If true, this is a bad piece of late-breaking news for Mitt Romney. Concerning a weekend conference call, Howard Kurtz at The Daily Beast reports the following:
On a conference call Saturday, Obama campaign manager Jim Messina said his team had built “a ground game unlike what anyone in American politics has ever seen” and had “blown away our most optimistic expectations.” Messina also issued a memo saying, for instance, that nearly 138,000 people registered by the Obama side had voted early in North Carolina—meaning, they say, that Romney would have to win 65 percent of the remaining vote to carry the state.

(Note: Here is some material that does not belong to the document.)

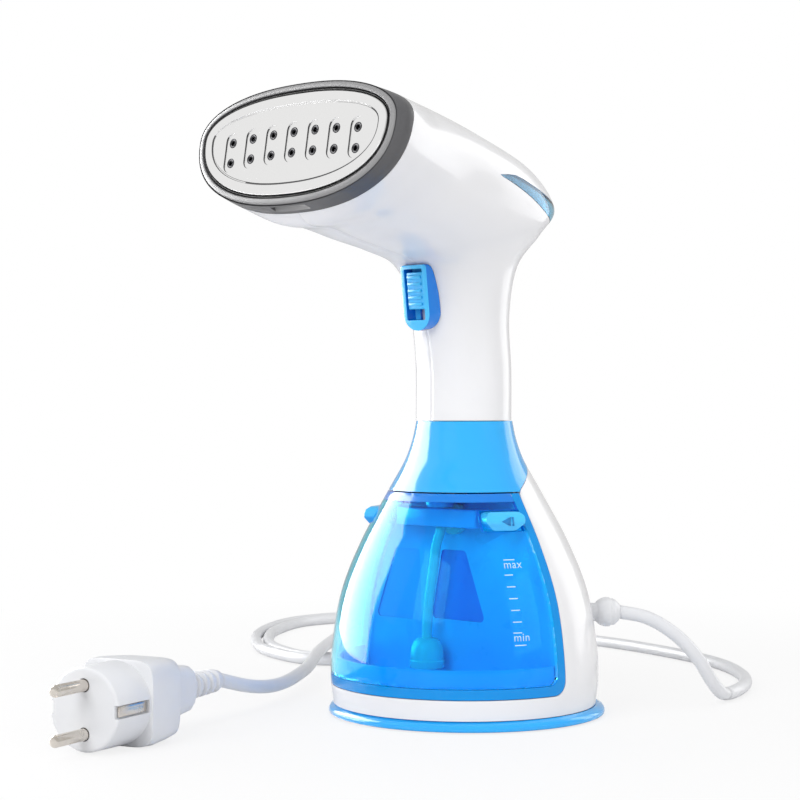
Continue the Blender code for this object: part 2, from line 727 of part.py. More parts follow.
def make_switch():
    half, top, bottom = SWITCH_W / 2, SWITCH_H / 2, -SWITCH_H / 2
    corners = [(-half, top, 1.6), (-half, bottom, half - 0.05), (half, bottom, half - 0.05), (half, top, 1.6)]
    bezel = place(plate("switch_bezel", rounded(corners), 16, "cyan"), on_switch(0, 8), SWITCH_ROTATION)
    combine(bezel, "DIFFERENCE", solid_head("head_solid", -GAP))
    tub = block("switch_tub", (WINDOW_W + 2, WINDOW_H + 2, WELL_DEPTH + 0.8))
    combine(bezel, "UNION", place(tub, on_switch(WINDOW_UP, WELL_DEPTH / 2 + 0.9), SWITCH_ROTATION))
    well = block("switch_well", (WINDOW_W, WINDOW_H, 2 * WELL_DEPTH))
    combine(bezel, "DIFFERENCE", place(well, on_switch(WINDOW_UP, 0), SWITCH_ROTATION))
    combine(bezel, "DIFFERENCE", place(block("bezel_stem_slot", (5, 30, 18)), (0, -20, 180.5)))

    thumb = block("steam_slider", (SLIDER_W, SLIDER_H, 4.4), "cyan")
    place(thumb, on_switch(SLIDER_UP, 2.9), SWITCH_ROTATION)
    for i in range(5):
        rib = block(f"slider_rib_{i}", (SLIDER_W - 2.4, 0.9, 1.4))
        combine(thumb, "UNION", place(rib, on_switch(SLIDER_UP + 2.9 * (i - 2), 0.7), SWITCH_ROTATION))
    combine(thumb, "UNION", place(block("slider_stem", (4, 13, 8)), (0, -21.8, 182.5)))

    switch = place(block("microswitch", (6.4, 9.6, 20), "grey"), (0, -8.8, PLUNGER_Z))
    plunger_place = ((0, 0, PLUNGER_Z), (math.radians(90), 0, 0))
    bore = cylinder("plunger_bore", 1.5, 8.6, 20, segments=16)
    combine(switch, "DIFFERENCE", place(bore, *plunger_place))
    plunger = cylinder("microswitch_plunger", 1.2, 9.8, 14.9, "copper", segments=16)
    place(plunger, *plunger_place)
    place(block("control_board", (22, 1.6, 26), "board"), (0, -2.8, 184))
    place(block("led_board", (16, 1.6, 10), "board"), (0, 30, 217))
    return thumb, plunger


# ---------------------------------------------------------------- pump and hoses


def make_pump():
    profile = [
        (2.5, 168),
        (2.5, PUMP_HIGH),
        (5.5, PUMP_HIGH),
        (5.5, PUMP_LOW),
        (2.5, PUMP_LOW),
        (2.5, 126),
        (1.3, 126),
        (1.3, 134),
        (4.2, 134),
        (4.2, 158),
        (1.3, 158),
        (1.3, 168),
    ]
    turned("pump_body", profile, "white", segments=16, closed=True)
    coil = [(11, 155.6), (11, 136.4), (5.9, 136.4), (5.9, 155.6)]
    turned("pump_coil", coil, "copper", segments=24, closed=True)
    curve("pump_spring", pump_spring_points(), 0.35, "steel", resolution=0)
    corners = [(-12.6, 134.2), (14.5, 134.2), (14.5, 157.6), (-12.6, 157.6)]
    corners += [(-12.6, 156.1), (13.0, 156.1), (13.0, 135.7), (-12.6, 135.7)]
    bracket = plate("pump_bracket", corners, 16, "aluminium")
    place(bracket, (0, 0, 0), (math.radians(90), 0, math.radians(90)))
    combine(bracket, "DIFFERENCE", cylinder("bracket_bore", 5.8, 130, 160))
    return cylinder("pump_piston", 3.8, PISTON_LOW, PISTON_HIGH, "steel")


def pump_spring_points():
    turns, per_turn, radius = 5, 9, 3.0
    low, high = PISTON_HIGH + GAP + 0.4, SPRING_TOP - 0.4
    points = []
    for i in range(turns * per_turn + 1):
        angle = 2 * math.pi * i / per_turn
        height = low + (high - low) * i / (turns * per_turn)
        points.append((radius * math.cos(angle), radius * math.sin(angle), height))
    return points


def make_hoses():
    """The hose from the pump up to the boiler, and the one from the docking nozzle to the pump."""
    feed = [(0, 168.8), (0.2, 171), (3, 175), (7, 183), (8, 195), (2, 211), (-24, 226), (-48, 229)]
    suction = [(8.5, VALVE_Z), (10.5, VALVE_Z), (14, 92), (12, 106), (4.5, 118), (0.3, 122), (0, 125.6)]
    for name, path, count in (("feed_hose", feed, 20), ("suction_hose", suction, 16)):
        curve(name, sampled([(0, y, z) for y, z in path], count), 2.2, "silicone")


def make_docking_nozzle():
    profile = [(1.6, 5.2), (1.6, 2.9), (3.0, 2.6), (3.0, 0.3), (5, 0.3)]
    profile += [(5, -1.2), (2.2, -1.2), (2.2, -8), (0.9, -8), (0.9, 5.2)]
    nozzle = turned("docking_nozzle", profile, "white", segments=16, closed=True)
    place(nozzle, (0, 0, VALVE_Z), (math.radians(90), 0, 0))


# ---------------------------------------------------------------- cord, plug and adapter


def view_point(across, along, height):
    """A place on the floor behind the body, across and along the coil of cord."""
    cos, sin = math.cos(VIEW_TURN), math.sin(VIEW_TURN)
    return COIL_CENTRE[0] + across * cos - along * sin, COIL_CENTRE[1] + across * sin + along * cos, height


def cord_points():
    """From the ball down to the floor, round behind the body, through the coil and over it to the plug."""
    floor = CORD_R + 0.4
    x, y, z = BALL_CENTRE
    drop = [(x + 5.4, y + 5.0, z), (54, 61, 40.5), (63, 70, 33), (69, 79, 22), (70.5, 88, 11), (70, 96, 5)]
    run = [(68, 106), (65.5, 116), (58, 134), (20, 178), (-60, 213), (-160, 222)]
    points = drop + [(across, along, floor) for across, along in run]
    turns, steps = 1.8, 20
    for i in range(steps + 1):
        angle = math.radians(60 + 360 * turns * i / steps)
        shrink = COIL_STEP * turns * i / steps
        across = (COIL_ACROSS - shrink) * math.cos(angle)
        along = (COIL_ALONG - shrink) * math.sin(angle)
        points.append(view_point(across, along, floor))
    over = floor + 2 * CORD_R + 0.5
    points += [view_point(26, 10, floor + 1), view_point(12, 4, floor + 3), view_point(2, -24, floor + 5)]
    points += [view_point(-5, -72, over), view_point(-10, -114, over), view_point(-15, -165, floor + 4)]
    return points + [along_plug(132, 1, PLUG_Z - 5), along_plug(112.5, 0, PLUG_Z)]


def along_plug(distance, side, height):
    cos, sin = math.cos(PLUG_TURN), math.sin(PLUG_TURN)
    return PLUG_START[0] - distance * sin + side * cos, PLUG_START[1] + distance * cos + side * sin, height


def plug_solid(name, stations, finish, count=16):
    """A body along the plug's line from (distance, half width, half height, squareness) stations."""
    rings = []
    for distance, wide, tall, power in stations:
        ring = []
        for i in range(count):
            side, up = superellipse(wide, tall, power, 2 * math.pi * i / count)
            ring.append(along_plug(distance, side, PLUG_Z + up))
        rings.append(ring)
    return loft(name, rings, finish)


def plug_turn(tilt):
    return math.radians(tilt), 0, PLUG_TURN


def make_plug():
    stations = [(68, 9, 13, 6), (71, 9, 13, 6), (71.2, 7.4, 10.6, 5), (84, 7.0, 9.6, 4)]
    stations += [(88, 5.8, 6.6, 3), (90, 4.6, 5.2, 2.4)]
    for i in range(4):
        start, outer = 91 + 5 * i, 5.6 - 0.2 * i
        stations += [(start, outer, outer, 2.4), (start + 2.4, outer - 0.1, outer - 0.1, 2.4)]
        stations += [(start + 2.6, 4.3, 4.3, 2), (start + 4.8, 4.2, 4.2, 2)]
    body = plug_solid("plug_body", stations, "cord")
    combine(body, "DIFFERENCE", plug_bore("cord_entry", 3.3, 104.5, 120))
    for side, name in ((1, "plug_blade_upper"), (-1, "plug_blade_lower")):
        height = PLUG_Z + side * BLADE_PITCH / 2
        place(block(name, (6.3, 22, 1.5), "nickel"), along_plug(63, 0, height), (0, 0, PLUG_TURN))
        seat = place(block(f"{name}_seat", (6.9, 9, 2.1)), along_plug(69.8, 0, height), (0, 0, PLUG_TURN))
        combine(body, "DIFFERENCE", seat)


def make_adapter():
    """The round-pin adapter with its two earth clips, as one list of pieces."""
    stations = [(19, 16, 16, 2), (20, 16.6, 16.6, 2), (40, 16.8, 16.8, 2), (40.3, 17.2, 17.2, 5)]
    stations += [(45, 17.3, 17.3, 6), (62, 15.8, 15.8, 5)]
    adapter = plug_solid("adapter_body", stations, "cord")
    pieces = [adapter]
    for side, name in ((1, "upper"), (-1, "lower")):
        height = PLUG_Z + side * PIN_PITCH / 2
        profile = [(0, 24), (2.4, 24), (2.4, 0.8), (1.6, 0), (0, 0)]
        pin = turned(f"adapter_pin_{name}", profile, "nickel", segments=20)
        pieces.append(place(pin, along_plug(0, 0, height), plug_turn(-90)))
        combine(adapter, "DIFFERENCE", plug_bore(f"pin_bore_{name}", 2.7, 10, 24.5, height))
        slot = block(f"blade_slot_{name}", (7.2, 20, 2.2))
        place(slot, along_plug(56, 0, PLUG_Z + side * BLADE_PITCH / 2), (0, 0, PLUG_TURN))
        combine(adapter, "DIFFERENCE", slot)
    for side, name in ((1, "right"), (-1, "left")):
        groove = block(f"clip_groove_{name}", (4, 26, 5.2))
        place(groove, along_plug(26, side * 16.6, PLUG_Z), (0, 0, PLUG_TURN))
        combine(adapter, "DIFFERENCE", groove)
        clip = block(f"earth_clip_{name}", (0.8, 18, 4.2), "nickel")
        pieces.append(place(clip, along_plug(29.4, side * 15.2, PLUG_Z), (0, 0, PLUG_TURN)))
    return pieces


def plug_bore(name, radius, start, end, height=PLUG_Z):
    bore = cylinder(name, radius, start, end, segments=16)
    return place(bore, along_plug(0, 0, height), plug_turn(-90))


def make_cord():
    ball_profile = [(0, BALL_R)]
    stem_angle = math.asin(4.0 / BALL_R)
    steps = 8
    for i in range(1, steps + 1):
        angle = (math.pi - stem_angle) * i / steps
        ball_profile.append((BALL_R * math.sin(angle), BALL_R * math.cos(angle)))
    ball_profile += [(4.0, -11.8), (5.4, -11.8), (5.4, -13.2), (0, -13.2)]
    outward = math.atan2(BALL_CENTRE[1], BALL_CENTRE[0])
    ball = turned("cord_ball", ball_profile, "cord", segments=20)
    place(ball, BALL_CENTRE, (math.radians(90), 0, outward + math.radians(90)))
    curve("cord", sampled(cord_points(), 84), CORD_R, "cord", resolution=1)


# ---------------------------------------------------------------- assembly


def build():
    make_collar()
    make_rear_shell()
    make_chassis()
    make_base()
    make_nozzle()
    make_boiler()
    make_lens()
    make_housing(1, "housing_left")
    make_housing(-1, "housing_right")
    for i, (y, z) in enumerate(HOUSING_SCREWS):
        screw(f"housing_screw_{i + 1}", 2.7, 2.2, 1.5, 16, (-7.6, y, z), (0, math.radians(90), 0))
    make_docking_nozzle()

    slider, plunger = make_switch()
    slide_empty("slider_axis", SWITCH_CENTRE, [slider])
    slide_empty("plunger_axis", (0, -15, PLUNGER_Z), [plunger])

    make_hoses()
    slide_empty("piston_axis", (0, 0, PISTON_LOW), [make_pump()])

    tank_axis = slide_empty("tank_axis", (0, SPLIT_Y, 60), make_tank())
    for side, name in ((1, "left"), (-1, "right")):
        button = make_button(side, f"release_button_{name}")
        spring = make_button_spring(side, f"button_spring_{name}")
        axis = slide_empty(f"button_axis_{name}", button.location / MM, [button, spring])
        axis.parent = tank_axis
        axis.matrix_parent_inverse = Matrix.Translation(tank_axis.location).inverted()

    make_cord()
    make_plug()
    slide_empty("adapter_axis", along_plug(40, 0, PLUG_Z), make_adapter())


build()
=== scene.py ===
"""The looks of the handheld garment steamer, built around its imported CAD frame.

Sizes are in millimetres and MM turns them into metres. +Z is up, the nozzle faces -Y and +X is the user's
left. Each fine piece stands for the CAD node it is named after and rides on that node's body.
"""

import json
import math

import bmesh
import bpy
from mathutils import Matrix, Vector

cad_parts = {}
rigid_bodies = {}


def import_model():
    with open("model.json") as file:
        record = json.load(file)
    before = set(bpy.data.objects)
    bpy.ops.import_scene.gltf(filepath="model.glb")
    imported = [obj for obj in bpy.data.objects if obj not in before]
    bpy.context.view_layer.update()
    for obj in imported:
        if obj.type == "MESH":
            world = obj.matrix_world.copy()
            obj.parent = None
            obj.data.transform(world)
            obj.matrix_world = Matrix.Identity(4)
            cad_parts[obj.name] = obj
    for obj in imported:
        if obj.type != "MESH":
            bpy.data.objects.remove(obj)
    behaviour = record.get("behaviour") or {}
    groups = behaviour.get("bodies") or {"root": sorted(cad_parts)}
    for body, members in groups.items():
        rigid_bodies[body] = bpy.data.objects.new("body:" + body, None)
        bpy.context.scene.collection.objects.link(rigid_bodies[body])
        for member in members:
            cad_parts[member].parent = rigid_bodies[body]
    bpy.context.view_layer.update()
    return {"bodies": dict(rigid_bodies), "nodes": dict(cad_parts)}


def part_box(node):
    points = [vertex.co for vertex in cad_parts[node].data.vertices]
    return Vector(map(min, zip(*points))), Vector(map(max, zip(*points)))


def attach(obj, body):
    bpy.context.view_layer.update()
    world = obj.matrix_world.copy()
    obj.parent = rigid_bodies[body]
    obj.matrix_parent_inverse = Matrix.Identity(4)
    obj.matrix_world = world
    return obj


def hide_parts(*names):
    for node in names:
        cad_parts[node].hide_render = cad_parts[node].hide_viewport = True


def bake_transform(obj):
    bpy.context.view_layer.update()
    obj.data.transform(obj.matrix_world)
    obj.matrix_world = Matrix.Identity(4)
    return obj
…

If Romney makes a last minute visit to North Carolina, forget it. It would suggest that, in the electoral college, he’s completely toast. North Carolina can’t be in play this late in the game.
Can it?
One thing is sure. North Carolina’s neighbor, Virginia–a state Romney ought to have put away long ago, and a must win–is now ground zero. This is at the Washington Post this weekend:
Four years ago, Barack Obama became the first Democrat since President Lyndon B. Johnson to win Virginia. Both sides consider the state very much in play this time around.
After Ryan’s rally Saturday, Obama was due to attend a rally in Prince William County with former president Bill Clinton and musician Dave Matthews.
On Sunday night, Republican presidential nominee Mitt Romney will appear in Newport News. Come Monday, on the eve of the election, he will headline two rallies, one at a Lynchburg airport and another at George Mason University.
Vice President Biden, accompanied by his wife, Jill, will stump Monday in Sterling and Richmond.
If Mitt Romney is winning, why has Virginia become the center of last-minute attention? And why is North Carolina so obviously close? And why are late polls of Florida showing Obama ahead there? Florida should not be a toss-up state. Not this late. What the heck are we doing focusing on the South–the South–this late in the game?